Reproduce all of the data exactly.

- [STORED DATA]
+++
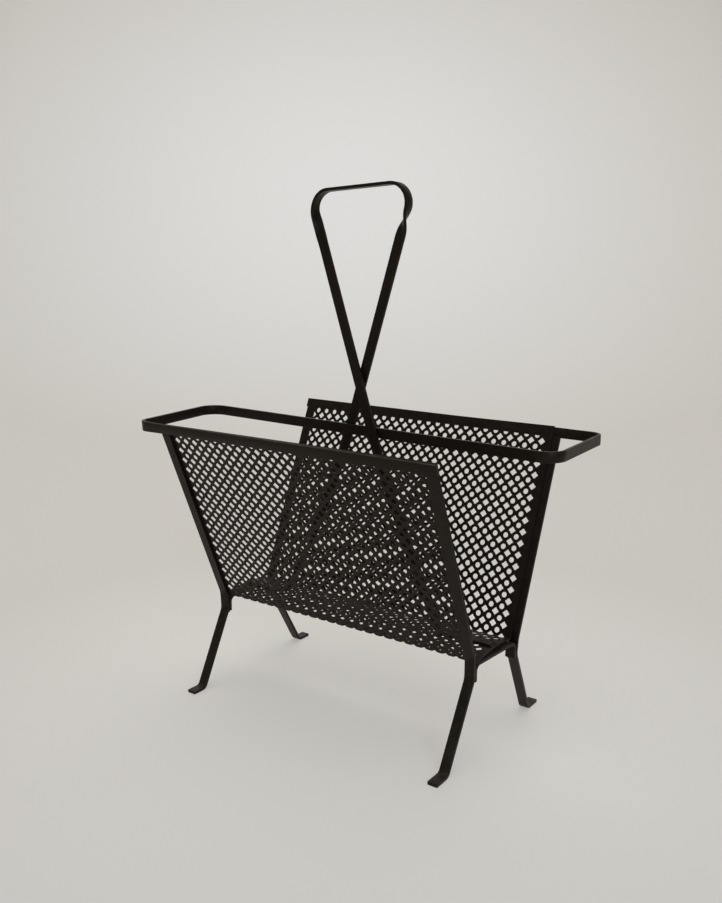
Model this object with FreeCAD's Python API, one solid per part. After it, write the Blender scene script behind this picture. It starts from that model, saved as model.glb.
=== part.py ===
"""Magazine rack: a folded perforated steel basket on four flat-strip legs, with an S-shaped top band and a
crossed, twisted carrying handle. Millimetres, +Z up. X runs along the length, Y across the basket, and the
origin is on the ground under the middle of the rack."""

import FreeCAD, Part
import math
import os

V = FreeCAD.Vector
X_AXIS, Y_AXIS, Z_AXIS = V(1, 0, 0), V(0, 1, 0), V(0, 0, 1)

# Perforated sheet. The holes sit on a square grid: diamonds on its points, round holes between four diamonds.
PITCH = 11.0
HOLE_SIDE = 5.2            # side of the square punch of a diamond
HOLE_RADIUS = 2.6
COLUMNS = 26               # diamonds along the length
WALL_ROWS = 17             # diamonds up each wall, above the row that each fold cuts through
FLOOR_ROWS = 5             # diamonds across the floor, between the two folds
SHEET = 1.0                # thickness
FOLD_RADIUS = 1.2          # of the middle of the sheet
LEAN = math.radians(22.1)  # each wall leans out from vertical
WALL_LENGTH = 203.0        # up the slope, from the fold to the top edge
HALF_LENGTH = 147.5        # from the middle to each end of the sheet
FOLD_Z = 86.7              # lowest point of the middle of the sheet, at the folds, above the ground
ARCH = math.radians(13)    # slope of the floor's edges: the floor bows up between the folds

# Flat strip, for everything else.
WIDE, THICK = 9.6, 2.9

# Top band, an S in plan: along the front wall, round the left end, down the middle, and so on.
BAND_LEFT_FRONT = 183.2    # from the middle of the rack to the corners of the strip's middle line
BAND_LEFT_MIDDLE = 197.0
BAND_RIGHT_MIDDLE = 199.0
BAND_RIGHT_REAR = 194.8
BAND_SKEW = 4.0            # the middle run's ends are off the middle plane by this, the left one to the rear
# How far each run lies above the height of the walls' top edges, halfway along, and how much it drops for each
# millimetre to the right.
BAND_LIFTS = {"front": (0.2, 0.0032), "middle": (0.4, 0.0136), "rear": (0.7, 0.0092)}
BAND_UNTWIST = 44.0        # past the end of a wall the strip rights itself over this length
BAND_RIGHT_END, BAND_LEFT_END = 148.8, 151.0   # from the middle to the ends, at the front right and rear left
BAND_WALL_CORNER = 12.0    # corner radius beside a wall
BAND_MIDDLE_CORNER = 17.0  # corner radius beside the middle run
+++
- [CORRECT OUTPUT]
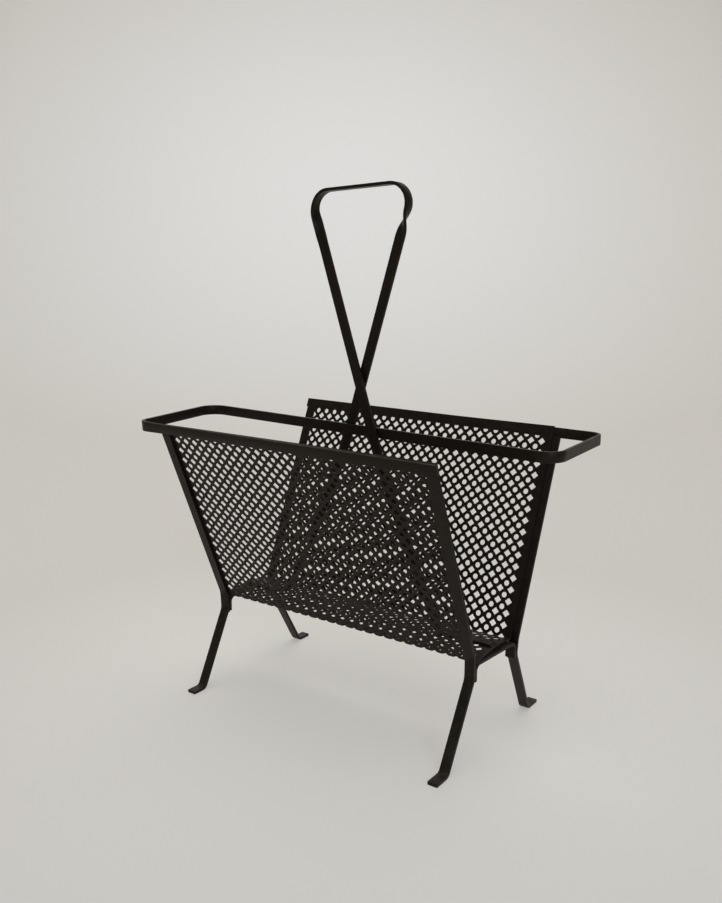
Model this object with FreeCAD's Python API, one solid per part. After it, write the Blender scene script behind this picture. It starts from that model, saved as model.glb.
=== part.py ===
"""Magazine rack: a folded perforated steel basket on four flat-strip legs, with an S-shaped top band and a
crossed, twisted carrying handle. Millimetres, +Z up. X runs along the length, Y across the basket, and the
origin is on the ground under the middle of the rack."""

import FreeCAD, Part
import math
import os

V = FreeCAD.Vector
X_AXIS, Y_AXIS, Z_AXIS = V(1, 0, 0), V(0, 1, 0), V(0, 0, 1)

# Perforated sheet. The holes sit on a square grid: diamonds on its points, round holes between four diamonds.
PITCH = 11.0
HOLE_SIDE = 5.2            # side of the square punch of a diamond
HOLE_RADIUS = 2.6
COLUMNS = 26               # diamonds along the length
WALL_ROWS = 17             # diamonds up each wall, above the row that each fold cuts through
FLOOR_ROWS = 5             # diamonds across the floor, between the two folds
SHEET = 1.0                # thickness
FOLD_RADIUS = 1.2          # of the middle of the sheet
LEAN = math.radians(22.1)  # each wall leans out from vertical
WALL_LENGTH = 203.0        # up the slope, from the fold to the top edge
HALF_LENGTH = 147.5        # from the middle to each end of the sheet
FOLD_Z = 86.7              # lowest point of the middle of the sheet, at the folds, above the ground
ARCH = math.radians(13)    # slope of the floor's edges: the floor bows up between the folds

# Flat strip, for everything else.
WIDE, THICK = 9.6, 2.9

# Top band, an S in plan: along the front wall, round the left end, down the middle, and so on.
BAND_LEFT_FRONT = 183.2    # from the middle of the rack to the corners of the strip's middle line
BAND_LEFT_MIDDLE = 197.0
BAND_RIGHT_MIDDLE = 199.0
BAND_RIGHT_REAR = 194.8
BAND_SKEW = 4.0            # the middle run's ends are off the middle plane by this, the left one to the rear
# How far each run lies above the height of the walls' top edges, halfway along, and how much it drops for each
# millimetre to the right.
BAND_LIFTS = {"front": (0.2, 0.0032), "middle": (0.4, 0.0136), "rear": (0.7, 0.0092)}
BAND_UNTWIST = 44.0        # past the end of a wall the strip rights itself over this length
BAND_RIGHT_END, BAND_LEFT_END = 148.8, 151.0   # from the middle to the ends, at the front right and rear left
BAND_WALL_CORNER = 12.0    # corner radius beside a wall
BAND_MIDDLE_CORNER = 17.0  # corner radius beside the middle run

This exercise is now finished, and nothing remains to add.